● **Work required**
Repeat the line that contains "Reconstruct the object", the line that contains "a round stand.", and all lines between them, exactly and with no other lines.

● **Entries provided**
>>>

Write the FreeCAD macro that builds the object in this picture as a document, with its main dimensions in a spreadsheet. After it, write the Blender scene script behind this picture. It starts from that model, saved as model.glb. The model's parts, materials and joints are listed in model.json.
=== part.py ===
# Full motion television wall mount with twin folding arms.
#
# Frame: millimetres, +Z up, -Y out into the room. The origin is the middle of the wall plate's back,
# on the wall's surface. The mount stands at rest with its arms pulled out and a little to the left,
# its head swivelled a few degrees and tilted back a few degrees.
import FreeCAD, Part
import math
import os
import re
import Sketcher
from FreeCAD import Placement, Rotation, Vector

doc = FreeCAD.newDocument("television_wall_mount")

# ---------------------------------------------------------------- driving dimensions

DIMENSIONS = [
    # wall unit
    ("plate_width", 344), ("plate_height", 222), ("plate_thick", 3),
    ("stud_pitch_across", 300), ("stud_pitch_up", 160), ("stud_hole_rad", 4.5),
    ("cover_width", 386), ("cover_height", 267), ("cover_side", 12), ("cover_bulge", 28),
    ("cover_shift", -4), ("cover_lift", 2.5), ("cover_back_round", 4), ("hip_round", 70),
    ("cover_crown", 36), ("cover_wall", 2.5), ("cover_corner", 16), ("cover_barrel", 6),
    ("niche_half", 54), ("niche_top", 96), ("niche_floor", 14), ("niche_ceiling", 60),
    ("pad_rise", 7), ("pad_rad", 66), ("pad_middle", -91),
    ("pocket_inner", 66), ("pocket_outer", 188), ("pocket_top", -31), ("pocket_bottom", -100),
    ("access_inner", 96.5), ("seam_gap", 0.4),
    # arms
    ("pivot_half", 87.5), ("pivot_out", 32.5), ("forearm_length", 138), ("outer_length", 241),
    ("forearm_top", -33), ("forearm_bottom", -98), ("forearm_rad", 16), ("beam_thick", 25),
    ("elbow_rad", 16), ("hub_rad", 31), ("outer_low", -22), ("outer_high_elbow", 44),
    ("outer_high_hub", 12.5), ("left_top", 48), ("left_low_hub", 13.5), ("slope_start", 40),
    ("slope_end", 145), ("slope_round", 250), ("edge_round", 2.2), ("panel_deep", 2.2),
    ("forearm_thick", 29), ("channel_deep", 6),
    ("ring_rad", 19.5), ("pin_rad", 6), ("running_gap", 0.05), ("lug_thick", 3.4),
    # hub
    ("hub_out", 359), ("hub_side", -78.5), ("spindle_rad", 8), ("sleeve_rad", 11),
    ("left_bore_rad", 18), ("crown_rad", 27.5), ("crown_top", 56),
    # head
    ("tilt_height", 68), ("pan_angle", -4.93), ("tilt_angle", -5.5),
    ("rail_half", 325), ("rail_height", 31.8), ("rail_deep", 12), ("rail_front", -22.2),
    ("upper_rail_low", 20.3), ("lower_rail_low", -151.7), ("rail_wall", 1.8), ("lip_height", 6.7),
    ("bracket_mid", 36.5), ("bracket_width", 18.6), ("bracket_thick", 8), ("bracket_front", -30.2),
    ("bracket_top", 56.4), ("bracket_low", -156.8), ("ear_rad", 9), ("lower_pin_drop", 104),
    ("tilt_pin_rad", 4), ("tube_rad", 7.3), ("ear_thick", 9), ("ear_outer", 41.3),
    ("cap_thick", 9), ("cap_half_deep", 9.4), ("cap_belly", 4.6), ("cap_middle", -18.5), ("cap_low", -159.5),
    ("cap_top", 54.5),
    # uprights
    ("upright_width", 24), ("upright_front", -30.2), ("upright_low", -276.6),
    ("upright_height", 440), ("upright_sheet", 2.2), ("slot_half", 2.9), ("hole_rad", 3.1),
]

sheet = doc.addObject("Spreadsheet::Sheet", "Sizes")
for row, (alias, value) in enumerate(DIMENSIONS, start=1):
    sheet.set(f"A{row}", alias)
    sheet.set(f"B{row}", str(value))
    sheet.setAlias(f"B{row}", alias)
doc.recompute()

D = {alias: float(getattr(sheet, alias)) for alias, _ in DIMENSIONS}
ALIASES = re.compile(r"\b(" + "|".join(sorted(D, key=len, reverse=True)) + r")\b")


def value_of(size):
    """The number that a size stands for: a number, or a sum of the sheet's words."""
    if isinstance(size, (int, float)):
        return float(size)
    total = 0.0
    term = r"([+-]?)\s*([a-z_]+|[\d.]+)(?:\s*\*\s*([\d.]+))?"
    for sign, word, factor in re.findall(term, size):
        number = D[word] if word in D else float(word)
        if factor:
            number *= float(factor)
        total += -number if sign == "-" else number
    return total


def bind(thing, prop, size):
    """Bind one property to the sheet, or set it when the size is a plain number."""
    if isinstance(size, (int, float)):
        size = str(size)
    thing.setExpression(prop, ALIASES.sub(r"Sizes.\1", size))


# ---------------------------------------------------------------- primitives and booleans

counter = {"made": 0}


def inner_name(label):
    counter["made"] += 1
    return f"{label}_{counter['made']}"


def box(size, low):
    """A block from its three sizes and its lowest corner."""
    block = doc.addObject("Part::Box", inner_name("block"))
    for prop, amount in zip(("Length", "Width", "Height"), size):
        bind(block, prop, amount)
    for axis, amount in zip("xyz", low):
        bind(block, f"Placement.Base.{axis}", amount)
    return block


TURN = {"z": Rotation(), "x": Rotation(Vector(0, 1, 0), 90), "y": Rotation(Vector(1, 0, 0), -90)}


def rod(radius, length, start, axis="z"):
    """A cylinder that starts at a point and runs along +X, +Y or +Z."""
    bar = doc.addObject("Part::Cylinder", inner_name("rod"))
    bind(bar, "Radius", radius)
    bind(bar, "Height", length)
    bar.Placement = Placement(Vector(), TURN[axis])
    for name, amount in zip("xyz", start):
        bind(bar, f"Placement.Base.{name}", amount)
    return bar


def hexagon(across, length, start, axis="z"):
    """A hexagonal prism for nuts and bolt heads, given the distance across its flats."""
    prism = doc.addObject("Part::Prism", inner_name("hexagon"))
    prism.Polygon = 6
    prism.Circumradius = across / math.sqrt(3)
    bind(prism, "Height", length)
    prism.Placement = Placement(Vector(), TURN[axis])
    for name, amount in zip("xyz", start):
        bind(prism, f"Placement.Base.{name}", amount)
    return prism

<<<
>>>

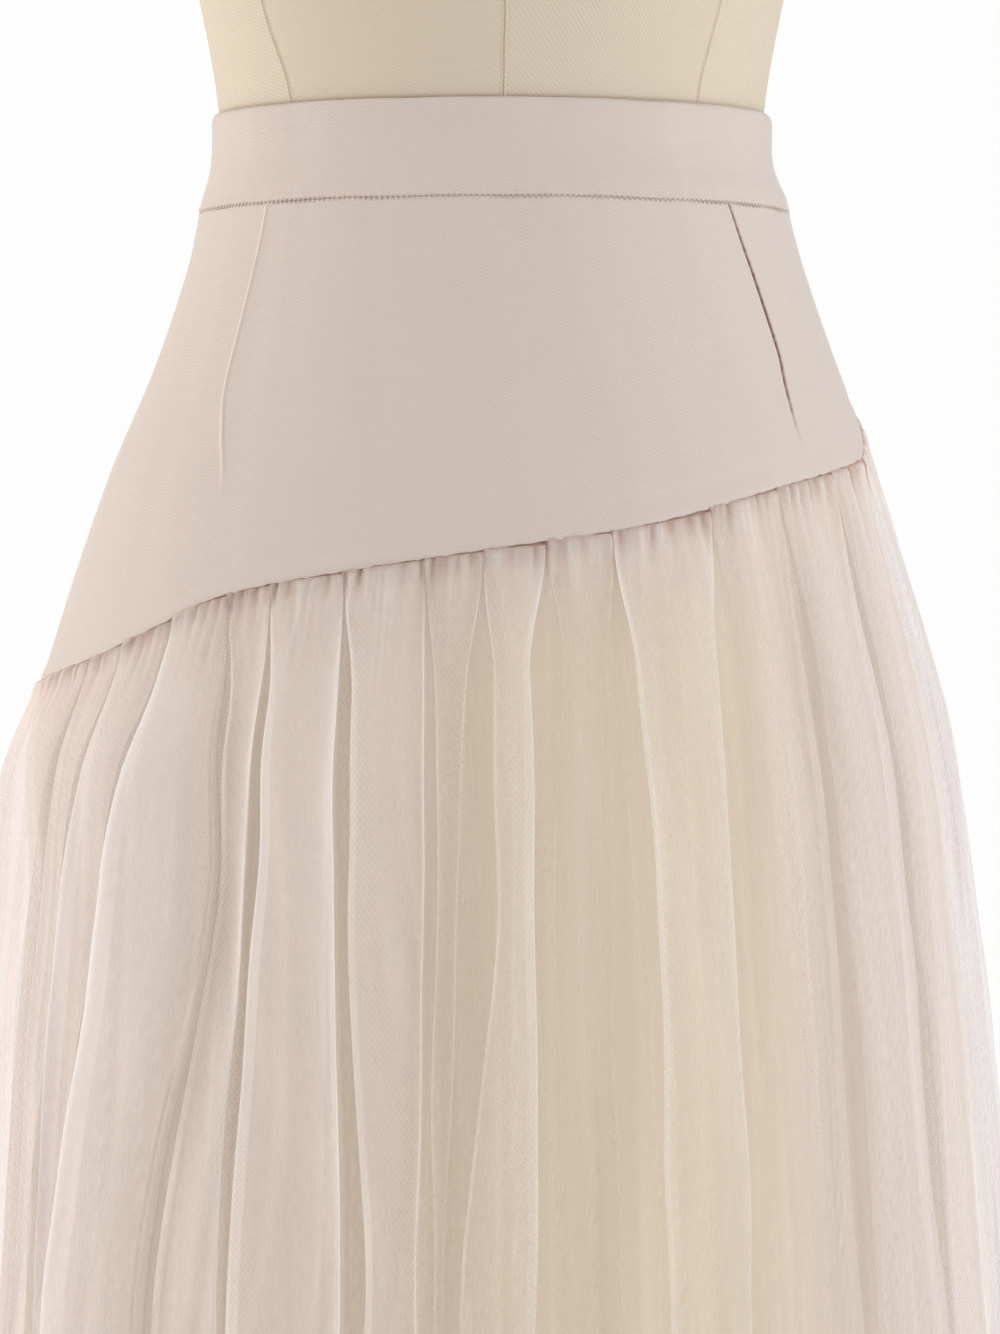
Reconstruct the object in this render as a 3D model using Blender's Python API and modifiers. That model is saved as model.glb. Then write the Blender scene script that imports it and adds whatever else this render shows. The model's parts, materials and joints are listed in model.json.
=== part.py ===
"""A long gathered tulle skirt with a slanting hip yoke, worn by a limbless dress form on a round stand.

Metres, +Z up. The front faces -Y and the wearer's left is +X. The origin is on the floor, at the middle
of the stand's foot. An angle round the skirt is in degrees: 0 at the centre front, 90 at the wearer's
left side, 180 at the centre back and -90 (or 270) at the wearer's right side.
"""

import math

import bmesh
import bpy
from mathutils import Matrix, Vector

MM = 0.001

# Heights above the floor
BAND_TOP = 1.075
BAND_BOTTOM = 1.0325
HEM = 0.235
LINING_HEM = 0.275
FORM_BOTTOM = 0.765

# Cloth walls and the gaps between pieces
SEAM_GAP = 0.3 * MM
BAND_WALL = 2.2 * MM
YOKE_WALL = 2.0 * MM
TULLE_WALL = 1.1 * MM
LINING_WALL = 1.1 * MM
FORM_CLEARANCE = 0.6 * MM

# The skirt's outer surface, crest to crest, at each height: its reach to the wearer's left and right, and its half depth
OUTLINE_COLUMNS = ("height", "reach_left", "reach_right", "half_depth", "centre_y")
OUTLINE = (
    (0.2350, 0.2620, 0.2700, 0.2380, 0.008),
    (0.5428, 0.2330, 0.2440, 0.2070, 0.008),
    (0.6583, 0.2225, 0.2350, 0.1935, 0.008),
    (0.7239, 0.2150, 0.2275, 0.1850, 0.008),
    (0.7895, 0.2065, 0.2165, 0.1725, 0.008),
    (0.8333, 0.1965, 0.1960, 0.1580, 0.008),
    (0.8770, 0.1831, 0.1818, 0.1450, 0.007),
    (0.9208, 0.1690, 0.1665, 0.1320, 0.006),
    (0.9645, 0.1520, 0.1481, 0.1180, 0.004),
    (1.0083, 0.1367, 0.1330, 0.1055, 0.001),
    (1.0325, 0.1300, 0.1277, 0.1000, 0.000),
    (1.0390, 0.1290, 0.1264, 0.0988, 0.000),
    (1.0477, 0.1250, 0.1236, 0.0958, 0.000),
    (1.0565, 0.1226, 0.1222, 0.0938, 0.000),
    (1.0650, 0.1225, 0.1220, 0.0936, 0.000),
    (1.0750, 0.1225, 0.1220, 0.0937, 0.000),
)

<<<
>>>

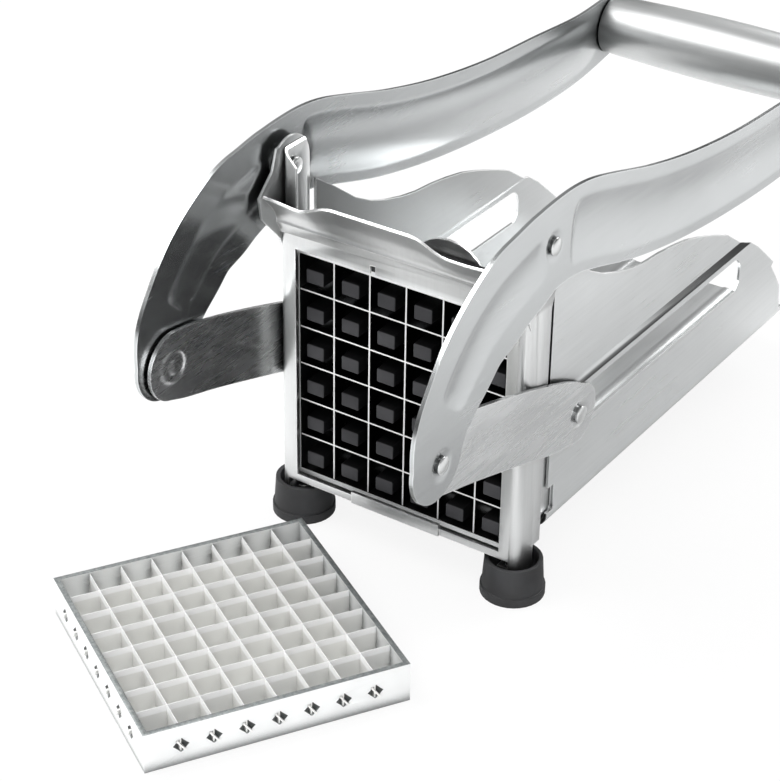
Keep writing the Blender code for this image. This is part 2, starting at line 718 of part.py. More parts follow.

<<<

● **Solution to the exercise**
Reconstruct the object in this render as a 3D model using Blender's Python API and modifiers. That model is saved as model.glb. Then write the Blender scene script that imports it and adds whatever else this render shows. The model's parts, materials and joints are listed in model.json.
=== part.py ===
"""A long gathered tulle skirt with a slanting hip yoke, worn by a limbless dress form on a round stand.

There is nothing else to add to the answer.